Uma PM do Piauí acusa a polícia de abafar os casos de assédio. “Eles procuram colocar, por ser um meio machista, a culpa na mulher. E não a culpa neles mesmos que são os causadores”, diz.
Segundo a Polícia Militar do estado, nos últimos três anos nenhuma denúncia formal de assédio foi registrada.
“A gente tem que tomar cuidado porque as próprias policiais têm sido vítimas de um crime, e que precisa ser investigado, que precisa ser explicitado”, afirma o pesquisador do Fórum Brasileiro de Segurança Pública Renato Sergio de Lima.
Uma Policial Civil diz que foi assediada durante meses. Ela é da Região Metropolitana de Belo Horizonte e foi trabalhar no interior de Minas logo no começo da carreira. Era a única policial feminina do lugar e passou a ser alvo do delegado da cidade.
“Perguntava se eu queria carona. Se eu queria que ele me levasse pra casa. Eu dizia que não e ele vinha me acompanhando o tempo todo. Até chegar perto de casa. Até no dia em que ele tentou me agarrar”, conta.
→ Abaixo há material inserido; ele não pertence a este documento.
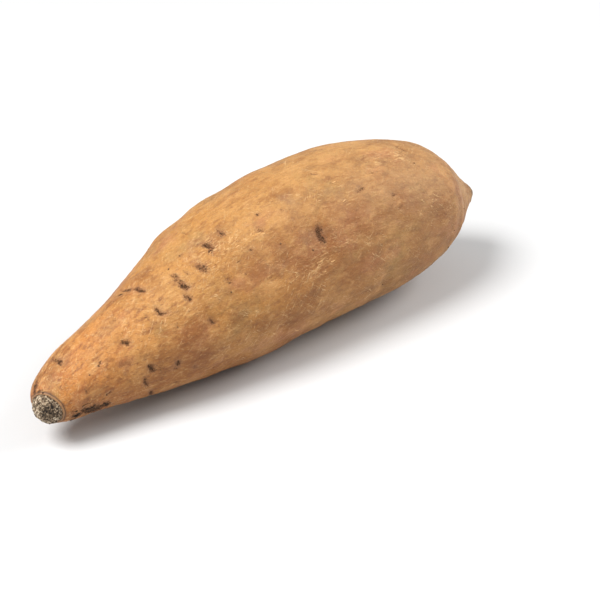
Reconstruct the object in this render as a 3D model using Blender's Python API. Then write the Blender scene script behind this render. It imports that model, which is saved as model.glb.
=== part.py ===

A partir daí, o assediador mudou de estratégia.
“Primeiro, eles tentam alguma coisa com você. Quando você fala que não ai eles passam para o assédio moral. Ai você não presta no serviço, você não serve para nada”, conta a vítima.
“As marcas do assédio moral para ela é mais grave; ai vem a depressão. Vem até um fenômeno maior que é o suicídio”, conta o presidente do Sindicato dos Servidores da Polícia Civil/MG, Denilson Martins.
“Você se sente um nada. Você se sente menos que um grão. Você não se sente nada”, lamenta a mulher.
Em nota, a Polícia Civil de Minas Gerais afirma que tem um conselho de ética ligado à Corregedoria-geral para acolher qualquer tipo de denúncia, inclusive as de assédio.
“Eu recorri dentro da própria instituição. Foi um erro porque a instituição não fez nada, só colocou panos quentes”, diz a mulher.
“Esse é o grande problema: a quem reclamar. Eu acho que nesta condição a mulher deveria buscar o controle externo das policias que é o Ministério Público”, afirma a secretaria nacional de Segurança Pública Regina Miki.
“Se a gente abaixar a cabeça, coisas como essas podem acontecer com mais gente”, afirma Katya Flávia de Queiros, soldado da Polícia Militar.